Task directions: Repeat the whole of the data, keeping every detail the same.

Data excerpt:
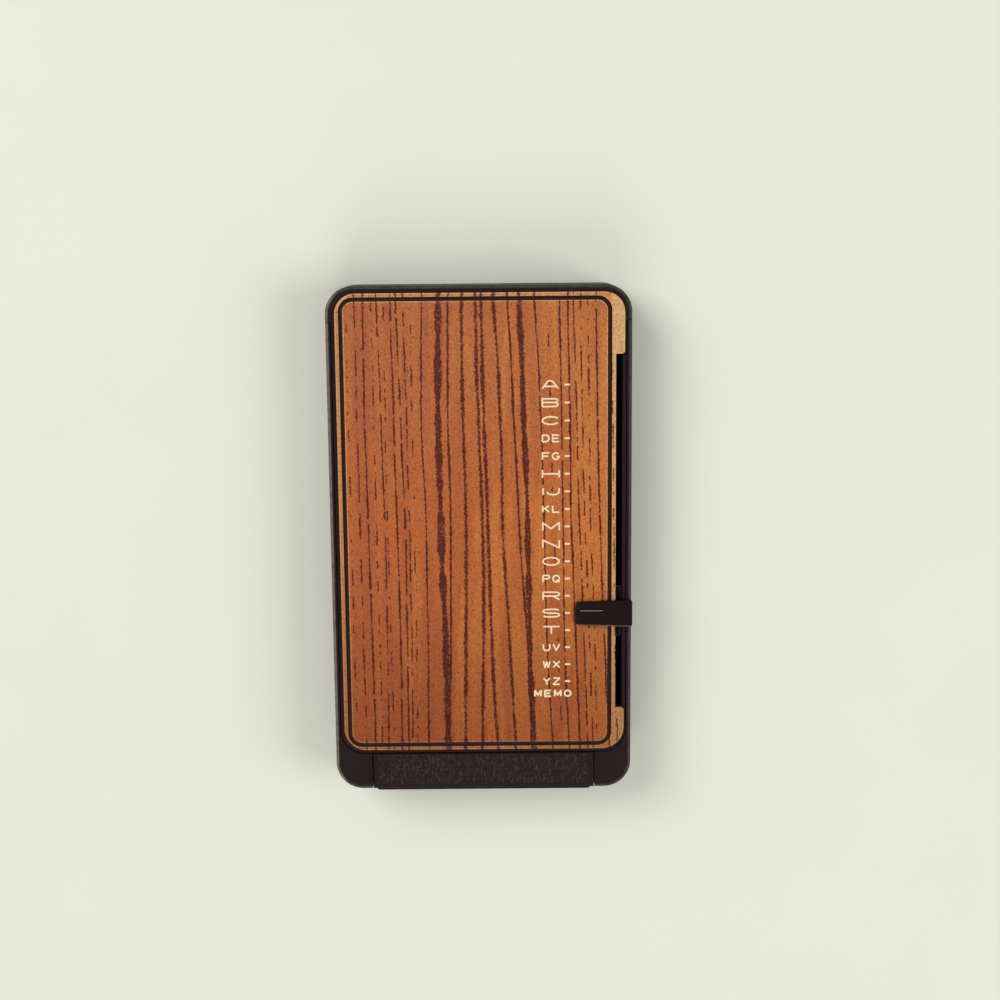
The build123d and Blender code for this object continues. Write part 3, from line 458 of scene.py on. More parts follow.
def choose(piece, kind, test):
    """Selects in edit mode the verts, edges or faces that pass the test."""
    bpy.ops.mesh.select_mode(type=kind[:-1].upper())
    bpy.ops.mesh.select_all(action="DESELECT")
    shape = bmesh.from_edit_mesh(piece.data)
    for item in getattr(shape, kind):
        if test(item):
            item.select_set(True)
    shape.select_flush_mode()
    bmesh.update_edit_mesh(piece.data)


def settle(piece):
    """Puts a piece's place, turn and scale into its mesh."""
    only(piece)
    bpy.ops.object.transform_apply(location=True, rotation=True, scale=True)
    return piece


def modified(piece, kind, **settings):
    """Adds a modifier and applies it."""
    only(piece)
    modifier = piece.modifiers.new(kind.title(), kind)
    for name, value in settings.items():
        setattr(modifier, name, value)
    bpy.ops.object.modifier_apply(modifier=modifier.name)
    return piece


def outward(piece):
    """Merges doubles and turns all faces outwards."""
    with editing(piece):
        bpy.ops.mesh.remove_doubles(threshold=1e-6)
        bpy.ops.mesh.normals_make_consistent(inside=False)
    return piece


def smooth(piece, angle=35):
    """Smooth shading, with sharp edges kept."""
    only(piece)
    bpy.ops.object.shade_smooth_by_angle(angle=radians(angle))
    return piece


def joined(name, pieces):
    """Several pieces made one."""
    only(pieces[0])
    for piece in pieces[1:]:
        piece.select_set(True)
    bpy.ops.object.join()
    pieces[0].name = name
    return pieces[0]


def finished(piece, material, body, replaces=()):
    """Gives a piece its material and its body."""
    settle(piece)
    piece.data.materials.clear()
    piece.data.materials.append(material)
    if body:
        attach(piece, body)
    if replaces:
        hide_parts(*replaces)
    return piece


def rounded_plate(name, lo, hi, z, thickness, radii, segments):
    """A flat plate from corner lo to hi: radii for front left, front right, rear right, rear left."""
    (x0, y0), (x1, y1) = lo, hi
    piece = fresh(bpy.ops.mesh.primitive_plane_add, name, size=1)
    piece.scale = ((x1 - x0) * MM, (y1 - y0) * MM, 1)
    piece.location = ((x0 + x1) / 2 * MM, (y0 + y1) / 2 * MM, z * MM)
    settle(piece)
    corners = ((x0, y0), (x1, y0), (x1, y1), (x0, y1))
    with editing(piece):
        for (x, y), radius in zip(corners, radii):
            if radius:
                spot = Vector((x, y, z)) * MM
                choose(piece, "verts", lambda v: (v.co - spot).length < 1e-6)
                bpy.ops.mesh.bevel(offset=radius * MM, segments=segments, affect="VERTICES")
    if thickness:
        modified(piece, "SOLIDIFY", thickness=thickness * MM, offset=1)
    return piece


# ---- letters
def arc(x, y, across, up, start, end):
    """Points on an arc in a letter's unit square, from start to end degrees."""
    steps = max(2, round(abs(end - start) / 24))
    angles = [radians(start + (end - start) * step / steps) for step in range(steps + 1)]
    return [(x + across * cos(angle), y + up * sin(angle)) for angle in angles]


RING = arc(0.5, 0.5, 0.5, 0.5, 90, 450)
BOWL = [(0, 0.48)] + arc(0.74, 0.74, 0.26, 0.26, -90, 90) + [(0, 1)]
# each capital as strokes in a unit square, drawn for this scale
GLYPHS = {
    "A": [
        [(0, 0)] + arc(0.48, 0.74, 0.2, 0.26, 150, 30) + [(0.96, 0)],
        [(0.16, 0.28), (0.8, 0.28)],
    ],
    "B": [
        [(0, 0), (0, 1)] + arc(0.72, 0.76, 0.2, 0.24, 90, -90) + [(0, 0.52)],
        [(0.7, 0.52)] + arc(0.74, 0.26, 0.2, 0.26, 90, -90) + [(0, 0)],
    ],
    "C": [arc(0.52, 0.5, 0.52, 0.5, 38, 322)],
    "D": [[(0, 0), (0, 1)] + arc(0.5, 0.5, 0.5, 0.5, 90, -90) + [(0, 0)]],
    "E": [[(1, 1), (0, 1), (0, 0), (1, 0)], [(0, 0.5), (0.88, 0.5)]],
    "F": [[(1, 1), (0, 1), (0, 0)], [(0, 0.5), (0.86, 0.5)]],
    "G": [arc(0.52, 0.5, 0.52, 0.5, 40, 330) + [(1, 0.44), (0.58, 0.44)]],
    "H": [[(0, 0), (0, 1)], [(1, 0), (1, 1)], [(0, 0.5), (1, 0.5)]],
    "I": [[(0.5, 0), (0.5, 1)]],
    "J": [[(1, 1)] + arc(0.5, 0.42, 0.5, 0.42, 0, -180)],
    "K": [[(0, 0), (0, 1)], [(0.94, 1), (0, 0.38)], [(0.32, 0.6), (1, 0)]],
    "L": [[(0, 1), (0, 0), (1, 0)]],
    "M": [[(0, 0), (0, 1), (0.5, 0.22), (1, 1), (1, 0)]],
    "N": [[(0, 0), (0, 1), (1, 0), (1, 1)]],
    "O": [RING],
    "P": [[(0, 0), (0, 1)], BOWL],
    "Q": [RING, [(0.6, 0.3), (1.0, -0.06)]],
    "R": [[(0, 0), (0, 1)], BOWL, [(0.6, 0.48), (1, 0)]],
    "S": [
        arc(0.34, 0.75, 0.34, 0.25, 90, 270)
        + arc(0.66, 0.25, 0.34, 0.25, 90, -90)
        + [(0.2, 0), (0.02, 0.1)],
        [(0.34, 1), (0.78, 1), (0.96, 0.9)],
    ],
    "T": [[(0, 1), (1, 1)], [(0.5, 1), (0.5, 0)]],
    "U": [[(0, 1)] + arc(0.5, 0.42, 0.5, 0.42, 180, 360) + [(1, 1)]],
    "V": [[(0, 1), (0.5, 0), (1, 1)]],
    "W": [[(0, 1), (0.26, 0), (0.5, 0.9), (0.74, 0), (1, 1)]],
    "X": [[(0, 0), (1, 1)], [(0, 1), (1, 0)]],
    "Y": [[(0, 1), (0.5, 0.48), (1, 1)], [(0.5, 0.48), (0.5, 0)]],
    "Z": [[(0, 1), (1, 1), (0, 0), (1, 0)]],
}
NARROW = {"I": 0.08}
SHARP_TURN = radians(40)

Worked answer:
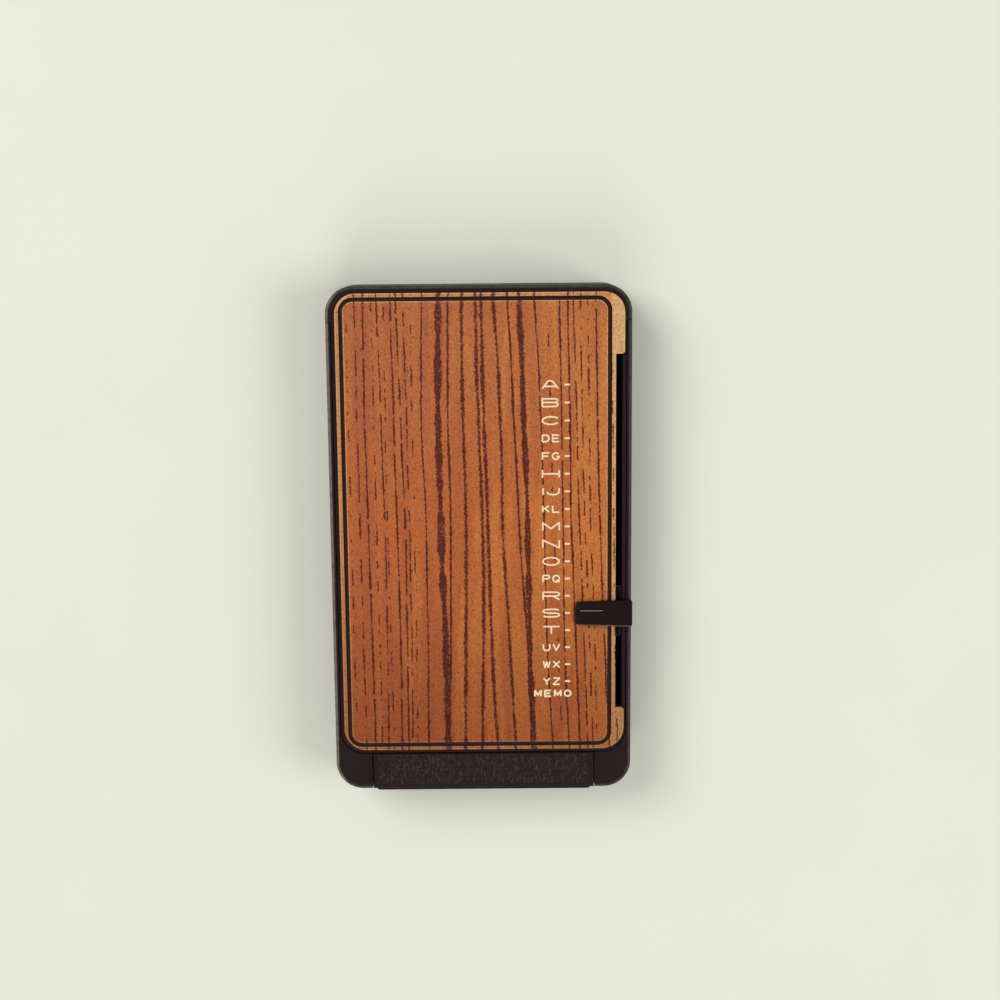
The build123d and Blender code for this object continues. Write part 3, from line 458 of scene.py on. More parts follow.
def choose(piece, kind, test):
    """Selects in edit mode the verts, edges or faces that pass the test."""
    bpy.ops.mesh.select_mode(type=kind[:-1].upper())
    bpy.ops.mesh.select_all(action="DESELECT")
    shape = bmesh.from_edit_mesh(piece.data)
    for item in getattr(shape, kind):
        if test(item):
            item.select_set(True)
    shape.select_flush_mode()
    bmesh.update_edit_mesh(piece.data)


def settle(piece):
    """Puts a piece's place, turn and scale into its mesh."""
    only(piece)
    bpy.ops.object.transform_apply(location=True, rotation=True, scale=True)
    return piece


def modified(piece, kind, **settings):
    """Adds a modifier and applies it."""
    only(piece)
    modifier = piece.modifiers.new(kind.title(), kind)
    for name, value in settings.items():
        setattr(modifier, name, value)
    bpy.ops.object.modifier_apply(modifier=modifier.name)
    return piece


def outward(piece):
    """Merges doubles and turns all faces outwards."""
    with editing(piece):
        bpy.ops.mesh.remove_doubles(threshold=1e-6)
        bpy.ops.mesh.normals_make_consistent(inside=False)
    return piece


def smooth(piece, angle=35):
    """Smooth shading, with sharp edges kept."""
    only(piece)
    bpy.ops.object.shade_smooth_by_angle(angle=radians(angle))
    return piece


def joined(name, pieces):
    """Several pieces made one."""
    only(pieces[0])
    for piece in pieces[1:]:
        piece.select_set(True)
    bpy.ops.object.join()
    pieces[0].name = name
    return pieces[0]


def finished(piece, material, body, replaces=()):
    """Gives a piece its material and its body."""
    settle(piece)
    piece.data.materials.clear()
    piece.data.materials.append(material)
    if body:
        attach(piece, body)
    if replaces:
        hide_parts(*replaces)
    return piece


def rounded_plate(name, lo, hi, z, thickness, radii, segments):
    """A flat plate from corner lo to hi: radii for front left, front right, rear right, rear left."""
    (x0, y0), (x1, y1) = lo, hi
    piece = fresh(bpy.ops.mesh.primitive_plane_add, name, size=1)
    piece.scale = ((x1 - x0) * MM, (y1 - y0) * MM, 1)
    piece.location = ((x0 + x1) / 2 * MM, (y0 + y1) / 2 * MM, z * MM)
    settle(piece)
    corners = ((x0, y0), (x1, y0), (x1, y1), (x0, y1))
    with editing(piece):
        for (x, y), radius in zip(corners, radii):
            if radius:
                spot = Vector((x, y, z)) * MM
                choose(piece, "verts", lambda v: (v.co - spot).length < 1e-6)
                bpy.ops.mesh.bevel(offset=radius * MM, segments=segments, affect="VERTICES")
    if thickness:
        modified(piece, "SOLIDIFY", thickness=thickness * MM, offset=1)
    return piece


# ---- letters
def arc(x, y, across, up, start, end):
    """Points on an arc in a letter's unit square, from start to end degrees."""
    steps = max(2, round(abs(end - start) / 24))
    angles = [radians(start + (end - start) * step / steps) for step in range(steps + 1)]
    return [(x + across * cos(angle), y + up * sin(angle)) for angle in angles]


RING = arc(0.5, 0.5, 0.5, 0.5, 90, 450)
BOWL = [(0, 0.48)] + arc(0.74, 0.74, 0.26, 0.26, -90, 90) + [(0, 1)]
# each capital as strokes in a unit square, drawn for this scale
GLYPHS = {
    "A": [
        [(0, 0)] + arc(0.48, 0.74, 0.2, 0.26, 150, 30) + [(0.96, 0)],
        [(0.16, 0.28), (0.8, 0.28)],
    ],
    "B": [
        [(0, 0), (0, 1)] + arc(0.72, 0.76, 0.2, 0.24, 90, -90) + [(0, 0.52)],
        [(0.7, 0.52)] + arc(0.74, 0.26, 0.2, 0.26, 90, -90) + [(0, 0)],
    ],
    "C": [arc(0.52, 0.5, 0.52, 0.5, 38, 322)],
    "D": [[(0, 0), (0, 1)] + arc(0.5, 0.5, 0.5, 0.5, 90, -90) + [(0, 0)]],
    "E": [[(1, 1), (0, 1), (0, 0), (1, 0)], [(0, 0.5), (0.88, 0.5)]],
    "F": [[(1, 1), (0, 1), (0, 0)], [(0, 0.5), (0.86, 0.5)]],
    "G": [arc(0.52, 0.5, 0.52, 0.5, 40, 330) + [(1, 0.44), (0.58, 0.44)]],
    "H": [[(0, 0), (0, 1)], [(1, 0), (1, 1)], [(0, 0.5), (1, 0.5)]],
    "I": [[(0.5, 0), (0.5, 1)]],
    "J": [[(1, 1)] + arc(0.5, 0.42, 0.5, 0.42, 0, -180)],
    "K": [[(0, 0), (0, 1)], [(0.94, 1), (0, 0.38)], [(0.32, 0.6), (1, 0)]],
    "L": [[(0, 1), (0, 0), (1, 0)]],
    "M": [[(0, 0), (0, 1), (0.5, 0.22), (1, 1), (1, 0)]],
    "N": [[(0, 0), (0, 1), (1, 0), (1, 1)]],
    "O": [RING],
    "P": [[(0, 0), (0, 1)], BOWL],
    "Q": [RING, [(0.6, 0.3), (1.0, -0.06)]],
    "R": [[(0, 0), (0, 1)], BOWL, [(0.6, 0.48), (1, 0)]],
    "S": [
        arc(0.34, 0.75, 0.34, 0.25, 90, 270)
        + arc(0.66, 0.25, 0.34, 0.25, 90, -90)
        + [(0.2, 0), (0.02, 0.1)],
        [(0.34, 1), (0.78, 1), (0.96, 0.9)],
    ],
    "T": [[(0, 1), (1, 1)], [(0.5, 1), (0.5, 0)]],
    "U": [[(0, 1)] + arc(0.5, 0.42, 0.5, 0.42, 180, 360) + [(1, 1)]],
    "V": [[(0, 1), (0.5, 0), (1, 1)]],
    "W": [[(0, 1), (0.26, 0), (0.5, 0.9), (0.74, 0), (1, 1)]],
    "X": [[(0, 0), (1, 1)], [(0, 1), (1, 0)]],
    "Y": [[(0, 1), (0.5, 0.48), (1, 1)], [(0.5, 0.48), (0.5, 0)]],
    "Z": [[(0, 1), (1, 1), (0, 0), (1, 0)]],
}
NARROW = {"I": 0.08}
SHARP_TURN = radians(40)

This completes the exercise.